### EXERCISE MATERIALS ###

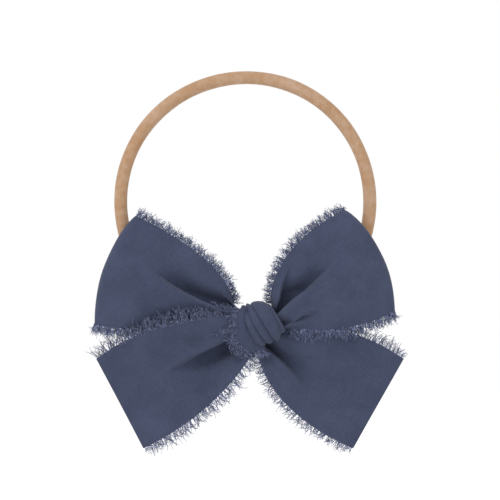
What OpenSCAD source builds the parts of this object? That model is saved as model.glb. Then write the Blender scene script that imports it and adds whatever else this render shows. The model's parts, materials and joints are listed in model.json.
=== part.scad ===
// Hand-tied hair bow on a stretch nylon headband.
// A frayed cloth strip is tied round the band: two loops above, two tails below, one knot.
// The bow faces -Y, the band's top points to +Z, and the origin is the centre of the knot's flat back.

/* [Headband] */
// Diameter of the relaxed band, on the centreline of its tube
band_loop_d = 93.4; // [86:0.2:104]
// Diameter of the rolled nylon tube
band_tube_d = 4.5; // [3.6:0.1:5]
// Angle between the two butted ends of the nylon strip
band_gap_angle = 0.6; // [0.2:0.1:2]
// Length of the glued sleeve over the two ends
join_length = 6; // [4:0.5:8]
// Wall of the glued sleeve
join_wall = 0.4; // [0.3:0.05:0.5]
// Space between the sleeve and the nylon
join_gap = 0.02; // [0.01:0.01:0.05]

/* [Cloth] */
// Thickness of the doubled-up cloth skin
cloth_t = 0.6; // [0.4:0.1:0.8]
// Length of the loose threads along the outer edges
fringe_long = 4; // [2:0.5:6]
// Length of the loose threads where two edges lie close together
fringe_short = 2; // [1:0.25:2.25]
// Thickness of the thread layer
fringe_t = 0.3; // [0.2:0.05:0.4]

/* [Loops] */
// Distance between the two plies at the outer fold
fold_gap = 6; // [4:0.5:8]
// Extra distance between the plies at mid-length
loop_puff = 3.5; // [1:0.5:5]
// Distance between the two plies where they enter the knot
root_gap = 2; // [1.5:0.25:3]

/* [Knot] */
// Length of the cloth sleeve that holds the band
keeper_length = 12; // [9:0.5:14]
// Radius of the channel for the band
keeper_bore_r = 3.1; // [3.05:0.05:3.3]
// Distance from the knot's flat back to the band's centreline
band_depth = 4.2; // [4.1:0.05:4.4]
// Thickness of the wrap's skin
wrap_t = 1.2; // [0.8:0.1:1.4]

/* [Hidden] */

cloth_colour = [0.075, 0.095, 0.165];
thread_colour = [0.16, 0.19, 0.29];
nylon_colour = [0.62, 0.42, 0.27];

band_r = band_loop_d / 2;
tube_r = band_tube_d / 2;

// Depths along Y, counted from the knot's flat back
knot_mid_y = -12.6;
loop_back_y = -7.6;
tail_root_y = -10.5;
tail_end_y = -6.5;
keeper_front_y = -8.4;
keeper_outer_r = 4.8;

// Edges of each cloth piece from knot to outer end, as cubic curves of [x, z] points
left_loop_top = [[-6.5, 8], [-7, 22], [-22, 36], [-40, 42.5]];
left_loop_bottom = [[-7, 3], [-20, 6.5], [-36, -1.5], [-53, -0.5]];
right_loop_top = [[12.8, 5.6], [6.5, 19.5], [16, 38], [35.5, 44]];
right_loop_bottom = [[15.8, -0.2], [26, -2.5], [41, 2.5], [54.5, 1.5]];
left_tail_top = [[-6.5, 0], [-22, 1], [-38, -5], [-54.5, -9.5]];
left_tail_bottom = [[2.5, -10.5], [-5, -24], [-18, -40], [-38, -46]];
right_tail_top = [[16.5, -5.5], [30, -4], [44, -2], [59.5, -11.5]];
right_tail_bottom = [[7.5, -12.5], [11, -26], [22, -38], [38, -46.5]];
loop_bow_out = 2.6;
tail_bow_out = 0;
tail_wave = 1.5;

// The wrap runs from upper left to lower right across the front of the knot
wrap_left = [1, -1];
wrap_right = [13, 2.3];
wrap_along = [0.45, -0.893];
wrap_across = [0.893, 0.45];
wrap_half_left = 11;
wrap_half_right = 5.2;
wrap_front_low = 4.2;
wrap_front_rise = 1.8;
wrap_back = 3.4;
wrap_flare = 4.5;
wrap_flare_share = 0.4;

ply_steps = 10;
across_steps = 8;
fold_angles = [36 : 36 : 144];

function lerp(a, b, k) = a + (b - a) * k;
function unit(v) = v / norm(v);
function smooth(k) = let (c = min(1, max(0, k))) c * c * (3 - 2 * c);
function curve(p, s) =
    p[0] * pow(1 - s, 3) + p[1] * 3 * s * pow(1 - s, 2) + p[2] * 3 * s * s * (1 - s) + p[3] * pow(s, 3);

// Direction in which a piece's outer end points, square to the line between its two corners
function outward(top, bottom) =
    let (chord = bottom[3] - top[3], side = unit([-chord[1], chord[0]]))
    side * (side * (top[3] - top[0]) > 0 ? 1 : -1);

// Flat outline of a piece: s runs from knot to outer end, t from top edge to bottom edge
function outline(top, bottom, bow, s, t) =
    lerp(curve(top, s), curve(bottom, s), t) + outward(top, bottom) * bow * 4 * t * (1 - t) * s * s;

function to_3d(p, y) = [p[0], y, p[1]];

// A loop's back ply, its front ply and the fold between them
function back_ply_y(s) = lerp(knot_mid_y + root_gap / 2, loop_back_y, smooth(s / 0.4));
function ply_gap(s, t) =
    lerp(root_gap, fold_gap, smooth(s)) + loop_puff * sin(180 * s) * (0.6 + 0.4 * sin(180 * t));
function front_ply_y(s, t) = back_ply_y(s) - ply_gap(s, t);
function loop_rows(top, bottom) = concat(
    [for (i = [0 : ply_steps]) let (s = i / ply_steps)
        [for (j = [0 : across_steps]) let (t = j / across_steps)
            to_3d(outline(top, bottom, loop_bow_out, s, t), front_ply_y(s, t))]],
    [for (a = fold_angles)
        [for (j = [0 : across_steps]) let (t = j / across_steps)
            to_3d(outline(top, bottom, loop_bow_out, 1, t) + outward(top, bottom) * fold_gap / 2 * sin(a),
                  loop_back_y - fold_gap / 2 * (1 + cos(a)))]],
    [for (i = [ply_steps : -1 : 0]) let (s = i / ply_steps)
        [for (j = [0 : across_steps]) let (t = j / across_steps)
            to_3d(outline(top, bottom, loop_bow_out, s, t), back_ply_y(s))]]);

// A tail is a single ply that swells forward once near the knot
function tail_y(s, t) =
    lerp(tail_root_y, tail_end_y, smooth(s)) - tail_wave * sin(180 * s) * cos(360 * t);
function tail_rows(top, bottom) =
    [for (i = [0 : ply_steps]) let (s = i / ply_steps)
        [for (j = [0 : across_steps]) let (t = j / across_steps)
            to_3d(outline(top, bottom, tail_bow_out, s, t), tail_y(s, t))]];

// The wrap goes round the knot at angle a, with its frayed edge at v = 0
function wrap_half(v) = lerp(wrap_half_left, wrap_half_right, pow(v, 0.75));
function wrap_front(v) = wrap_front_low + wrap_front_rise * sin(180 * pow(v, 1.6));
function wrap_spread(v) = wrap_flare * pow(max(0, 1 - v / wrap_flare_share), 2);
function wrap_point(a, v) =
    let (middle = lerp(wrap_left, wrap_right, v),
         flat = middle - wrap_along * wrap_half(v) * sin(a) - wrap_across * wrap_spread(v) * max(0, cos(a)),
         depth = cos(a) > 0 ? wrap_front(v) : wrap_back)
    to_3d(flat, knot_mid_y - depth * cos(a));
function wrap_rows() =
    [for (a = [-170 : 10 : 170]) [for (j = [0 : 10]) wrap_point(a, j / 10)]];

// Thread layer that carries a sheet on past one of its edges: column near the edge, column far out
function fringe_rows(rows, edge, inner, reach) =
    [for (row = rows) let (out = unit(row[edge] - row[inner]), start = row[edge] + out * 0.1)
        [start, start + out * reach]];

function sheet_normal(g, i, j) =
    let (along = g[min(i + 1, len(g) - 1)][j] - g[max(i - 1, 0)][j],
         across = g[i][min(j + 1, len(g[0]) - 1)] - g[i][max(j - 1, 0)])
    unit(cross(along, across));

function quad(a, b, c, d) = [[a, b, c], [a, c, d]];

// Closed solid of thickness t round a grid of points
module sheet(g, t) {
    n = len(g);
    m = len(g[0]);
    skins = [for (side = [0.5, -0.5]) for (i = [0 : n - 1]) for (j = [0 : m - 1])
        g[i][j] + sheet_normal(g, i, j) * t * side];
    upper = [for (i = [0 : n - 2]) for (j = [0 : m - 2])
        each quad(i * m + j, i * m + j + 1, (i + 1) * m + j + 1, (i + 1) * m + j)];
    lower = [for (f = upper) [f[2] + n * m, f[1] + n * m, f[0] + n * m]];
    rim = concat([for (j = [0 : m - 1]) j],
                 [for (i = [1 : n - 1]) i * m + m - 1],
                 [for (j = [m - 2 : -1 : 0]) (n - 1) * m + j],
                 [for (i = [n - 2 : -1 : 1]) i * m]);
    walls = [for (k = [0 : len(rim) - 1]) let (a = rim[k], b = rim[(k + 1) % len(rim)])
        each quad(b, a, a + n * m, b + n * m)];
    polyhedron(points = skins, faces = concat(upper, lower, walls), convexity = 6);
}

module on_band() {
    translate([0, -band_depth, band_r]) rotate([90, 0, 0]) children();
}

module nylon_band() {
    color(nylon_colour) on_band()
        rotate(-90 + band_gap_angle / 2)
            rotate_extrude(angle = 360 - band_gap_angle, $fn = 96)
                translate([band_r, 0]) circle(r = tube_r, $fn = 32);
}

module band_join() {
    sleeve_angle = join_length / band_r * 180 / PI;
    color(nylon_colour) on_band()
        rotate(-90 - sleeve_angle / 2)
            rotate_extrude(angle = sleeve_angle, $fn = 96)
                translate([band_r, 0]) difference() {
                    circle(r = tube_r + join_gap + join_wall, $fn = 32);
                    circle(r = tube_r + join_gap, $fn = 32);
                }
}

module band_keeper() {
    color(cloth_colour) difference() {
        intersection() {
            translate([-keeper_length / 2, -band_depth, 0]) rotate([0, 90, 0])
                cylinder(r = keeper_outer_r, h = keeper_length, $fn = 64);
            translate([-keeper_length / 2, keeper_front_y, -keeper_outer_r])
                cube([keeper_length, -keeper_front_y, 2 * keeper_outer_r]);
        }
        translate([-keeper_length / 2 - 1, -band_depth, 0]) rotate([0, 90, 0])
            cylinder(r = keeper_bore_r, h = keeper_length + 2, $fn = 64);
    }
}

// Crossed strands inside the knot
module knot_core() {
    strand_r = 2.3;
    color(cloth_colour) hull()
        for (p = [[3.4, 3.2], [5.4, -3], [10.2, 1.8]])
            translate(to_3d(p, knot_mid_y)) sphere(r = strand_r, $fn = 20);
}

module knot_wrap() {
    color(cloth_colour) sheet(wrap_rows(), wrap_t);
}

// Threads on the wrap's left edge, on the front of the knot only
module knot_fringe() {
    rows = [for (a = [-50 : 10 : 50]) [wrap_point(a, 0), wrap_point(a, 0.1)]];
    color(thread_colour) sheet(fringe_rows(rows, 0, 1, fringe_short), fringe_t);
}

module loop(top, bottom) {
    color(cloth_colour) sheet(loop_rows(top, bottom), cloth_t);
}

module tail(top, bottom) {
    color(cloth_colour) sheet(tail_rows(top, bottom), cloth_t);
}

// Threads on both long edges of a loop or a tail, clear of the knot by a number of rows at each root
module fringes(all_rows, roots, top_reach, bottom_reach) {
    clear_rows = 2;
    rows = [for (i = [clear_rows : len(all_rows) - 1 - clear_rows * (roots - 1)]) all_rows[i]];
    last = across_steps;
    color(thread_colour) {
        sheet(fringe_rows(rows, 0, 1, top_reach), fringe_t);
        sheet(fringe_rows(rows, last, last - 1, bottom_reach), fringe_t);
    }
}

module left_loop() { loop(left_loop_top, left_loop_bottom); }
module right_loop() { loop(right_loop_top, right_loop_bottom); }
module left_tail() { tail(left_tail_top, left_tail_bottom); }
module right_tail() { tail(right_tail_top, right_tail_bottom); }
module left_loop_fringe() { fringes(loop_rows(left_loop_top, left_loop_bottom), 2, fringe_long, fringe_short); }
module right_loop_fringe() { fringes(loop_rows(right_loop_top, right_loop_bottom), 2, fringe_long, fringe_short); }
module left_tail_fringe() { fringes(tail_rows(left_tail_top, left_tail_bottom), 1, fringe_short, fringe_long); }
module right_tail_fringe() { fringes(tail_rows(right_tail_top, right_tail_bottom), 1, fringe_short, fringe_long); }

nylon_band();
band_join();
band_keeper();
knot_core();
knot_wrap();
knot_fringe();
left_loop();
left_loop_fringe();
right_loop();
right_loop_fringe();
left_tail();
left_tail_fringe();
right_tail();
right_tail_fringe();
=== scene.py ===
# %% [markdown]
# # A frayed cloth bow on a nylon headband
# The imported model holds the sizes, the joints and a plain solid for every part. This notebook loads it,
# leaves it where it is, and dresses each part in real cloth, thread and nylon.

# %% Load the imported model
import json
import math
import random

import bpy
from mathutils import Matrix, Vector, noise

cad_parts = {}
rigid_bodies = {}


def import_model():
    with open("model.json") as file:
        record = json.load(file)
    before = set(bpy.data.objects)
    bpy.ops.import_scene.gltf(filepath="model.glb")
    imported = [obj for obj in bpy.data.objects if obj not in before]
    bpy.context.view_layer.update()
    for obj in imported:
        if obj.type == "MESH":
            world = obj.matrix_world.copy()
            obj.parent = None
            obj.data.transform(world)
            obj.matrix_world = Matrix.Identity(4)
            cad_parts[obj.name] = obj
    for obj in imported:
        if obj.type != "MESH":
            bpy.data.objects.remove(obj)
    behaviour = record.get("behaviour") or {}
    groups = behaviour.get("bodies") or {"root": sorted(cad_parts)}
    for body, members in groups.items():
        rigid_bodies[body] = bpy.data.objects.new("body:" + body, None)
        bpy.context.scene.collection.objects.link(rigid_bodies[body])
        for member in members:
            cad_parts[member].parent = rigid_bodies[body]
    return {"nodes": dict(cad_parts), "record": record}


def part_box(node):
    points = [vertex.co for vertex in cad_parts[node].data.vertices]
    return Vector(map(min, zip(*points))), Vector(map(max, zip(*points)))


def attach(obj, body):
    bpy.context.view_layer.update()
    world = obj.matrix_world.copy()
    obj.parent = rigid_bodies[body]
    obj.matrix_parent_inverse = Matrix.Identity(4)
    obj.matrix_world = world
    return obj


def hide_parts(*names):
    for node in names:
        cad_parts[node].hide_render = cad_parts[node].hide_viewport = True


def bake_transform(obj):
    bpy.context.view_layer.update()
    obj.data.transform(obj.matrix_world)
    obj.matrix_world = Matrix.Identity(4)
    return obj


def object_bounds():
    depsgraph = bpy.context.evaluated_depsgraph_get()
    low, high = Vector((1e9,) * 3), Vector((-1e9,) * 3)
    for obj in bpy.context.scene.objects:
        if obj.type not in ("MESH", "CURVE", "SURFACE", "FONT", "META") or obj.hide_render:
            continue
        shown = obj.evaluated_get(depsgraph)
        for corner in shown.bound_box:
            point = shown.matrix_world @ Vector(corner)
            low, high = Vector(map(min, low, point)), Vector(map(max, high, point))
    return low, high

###
### EXERCISE MATERIALS ###

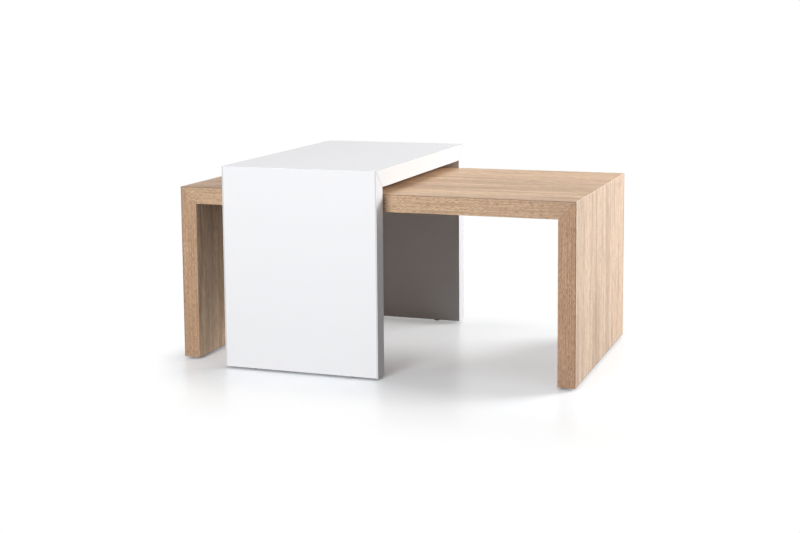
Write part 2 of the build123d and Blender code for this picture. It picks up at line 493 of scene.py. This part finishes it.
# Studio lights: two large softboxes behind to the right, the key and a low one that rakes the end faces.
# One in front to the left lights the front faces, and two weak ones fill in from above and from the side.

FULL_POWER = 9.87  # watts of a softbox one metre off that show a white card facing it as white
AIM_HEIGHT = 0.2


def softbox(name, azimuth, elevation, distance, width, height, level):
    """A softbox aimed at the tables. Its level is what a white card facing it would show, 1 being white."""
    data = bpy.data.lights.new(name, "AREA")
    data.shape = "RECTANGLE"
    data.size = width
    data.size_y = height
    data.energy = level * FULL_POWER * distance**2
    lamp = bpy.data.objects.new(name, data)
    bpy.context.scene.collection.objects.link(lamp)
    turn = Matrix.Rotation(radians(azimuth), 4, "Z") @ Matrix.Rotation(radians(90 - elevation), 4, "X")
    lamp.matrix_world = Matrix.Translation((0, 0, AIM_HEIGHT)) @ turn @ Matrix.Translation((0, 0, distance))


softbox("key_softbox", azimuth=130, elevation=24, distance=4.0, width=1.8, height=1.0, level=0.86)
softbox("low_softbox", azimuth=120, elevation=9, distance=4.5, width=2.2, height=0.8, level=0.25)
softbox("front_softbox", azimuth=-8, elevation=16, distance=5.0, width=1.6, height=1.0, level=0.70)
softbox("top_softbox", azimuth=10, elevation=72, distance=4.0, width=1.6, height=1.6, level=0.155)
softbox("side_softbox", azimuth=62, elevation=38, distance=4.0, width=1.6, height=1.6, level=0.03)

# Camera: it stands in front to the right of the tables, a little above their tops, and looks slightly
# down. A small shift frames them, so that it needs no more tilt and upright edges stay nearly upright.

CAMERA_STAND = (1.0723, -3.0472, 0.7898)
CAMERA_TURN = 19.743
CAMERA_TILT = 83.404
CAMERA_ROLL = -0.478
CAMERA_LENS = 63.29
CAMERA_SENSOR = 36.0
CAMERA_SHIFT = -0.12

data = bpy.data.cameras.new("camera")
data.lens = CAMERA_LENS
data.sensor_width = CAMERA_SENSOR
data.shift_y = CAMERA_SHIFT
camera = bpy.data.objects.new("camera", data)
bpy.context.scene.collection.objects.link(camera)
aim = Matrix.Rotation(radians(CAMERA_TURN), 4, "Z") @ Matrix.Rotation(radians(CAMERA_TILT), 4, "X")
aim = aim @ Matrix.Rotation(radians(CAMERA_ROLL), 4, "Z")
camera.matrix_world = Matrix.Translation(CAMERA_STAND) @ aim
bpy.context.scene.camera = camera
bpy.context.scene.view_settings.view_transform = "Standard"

###

**PROBLEM STATEMENT**: Begin at the line that has "Write part 2"; stop after the line that has "# down. A small". Copy every line in that span exactly.

**RESPONSE BELOW**:
Write part 2 of the build123d and Blender code for this picture. It picks up at line 493 of scene.py. This part finishes it.
# Studio lights: two large softboxes behind to the right, the key and a low one that rakes the end faces.
# One in front to the left lights the front faces, and two weak ones fill in from above and from the side.

FULL_POWER = 9.87  # watts of a softbox one metre off that show a white card facing it as white
AIM_HEIGHT = 0.2


def softbox(name, azimuth, elevation, distance, width, height, level):
    """A softbox aimed at the tables. Its level is what a white card facing it would show, 1 being white."""
    data = bpy.data.lights.new(name, "AREA")
    data.shape = "RECTANGLE"
    data.size = width
    data.size_y = height
    data.energy = level * FULL_POWER * distance**2
    lamp = bpy.data.objects.new(name, data)
    bpy.context.scene.collection.objects.link(lamp)
    turn = Matrix.Rotation(radians(azimuth), 4, "Z") @ Matrix.Rotation(radians(90 - elevation), 4, "X")
    lamp.matrix_world = Matrix.Translation((0, 0, AIM_HEIGHT)) @ turn @ Matrix.Translation((0, 0, distance))


softbox("key_softbox", azimuth=130, elevation=24, distance=4.0, width=1.8, height=1.0, level=0.86)
softbox("low_softbox", azimuth=120, elevation=9, distance=4.5, width=2.2, height=0.8, level=0.25)
softbox("front_softbox", azimuth=-8, elevation=16, distance=5.0, width=1.6, height=1.0, level=0.70)
softbox("top_softbox", azimuth=10, elevation=72, distance=4.0, width=1.6, height=1.6, level=0.155)
softbox("side_softbox", azimuth=62, elevation=38, distance=4.0, width=1.6, height=1.6, level=0.03)

# Camera: it stands in front to the right of the tables, a little above their tops, and looks slightly
# down. A small shift frames them, so that it needs no more tilt and upright edges stay nearly upright.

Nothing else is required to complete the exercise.